Table Of Contents: Respiratory System - The Need for Oxygen
1. Functions of the Respiratory Tract
In order to function, the human body needs a constant supply of oxygen and a process for removal of carbon dioxide waste. The respiratory tract is made up of a system of conducting tubes that connect the atmospheric air with the lungs. In the lungs, the inhaled oxygen-rich air is exchanged for carbon-dioxide rich air that is exhaled from the body.
2. The Need for Oxygen
Every cell in the human body needs oxygen. A steady supply of oxygen is critical to supporting highly active tissues and cells, which have a constant need for energy. This energy can only be produced in high quantities by cells when oxygen is present. For example, nerve cells of the brain will begin to break down and die if they are without oxygen for four minutes!
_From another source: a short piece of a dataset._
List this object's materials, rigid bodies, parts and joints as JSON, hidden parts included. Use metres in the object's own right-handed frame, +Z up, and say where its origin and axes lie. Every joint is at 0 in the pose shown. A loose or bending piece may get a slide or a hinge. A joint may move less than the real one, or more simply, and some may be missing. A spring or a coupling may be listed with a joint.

3. Organs of the Respiratory Tract – From Mouth to Lungs
Air enters through the nose and mouth, and then travels through the throat known as the pharynx. Air then passes along the area of the vocal cords, the larynx, before entering the main air tube known as the trachea. From there, air goes through separate tube connections, called bronchi, into the right and left lung. Most of the sounds we make in speaking happen when we exhale air across our vocal cords, which are muscular tissues.
4. Lung Structure
Within the lungs, the two main bronchi each branch into many smaller tubules (bronchioles). The bronchioles branch into even smaller air sacs known as alveoli.
5. Organs of the Respiratory Tract – The Lungs
The exchange of oxygen for carbon dioxide in the lungs occurs across the air sacs called alveoli that have walls rich in capillaries. These sacs provide surfaces where gases can diffuse back and forth between the bloodstream and the air space. Specifically, oxygen in newly inhaled air within the alveolar air space will diffuse into the bloodstream; while carbon dioxide, rich in the blood coming into the lungs, will diffuse from the bloodstream into the air space to be exhaled from the body.
6. Process of Respiration – How You Breathe
The process of respiration is driven by your breathing. When you inhale, your ribcage moves up and out and the diaphragm contracts to create a vacuum. Air rushes through your nose and mouth, through your conducting tubes, and into your lungs as inspiration. When you exhale, the diaphragm relaxes and air is forced out of the lungs as expiration.
7. Smoking and Health
Smoking or breathing in other pollutants can cause a breakdown in the elastic nature of the lungs and the trapping of air. This can lead to a dangerous condition of chronic bronchitis and emphysema. These conditions, including asthma, for which the cause is mainly unknown, are labeled as chronic obstructive pulmonary diseases (COPD).
In emphysema, air gets trapped over time. The air spaces get bigger and bigger, causing the air space walls to break down and cease to function. When these walls of tissue stop working, the respiratory process is interrupted or incomplete.
9. Lung Cancer
Lung cancer is common in smokers. Cancer occurs when pollutants cause a mutation, or change, in the lining of the bronchi. This change leads to an uncontrolled growth of abnormal cells, which can spread over many parts of the body and disrupt body functions.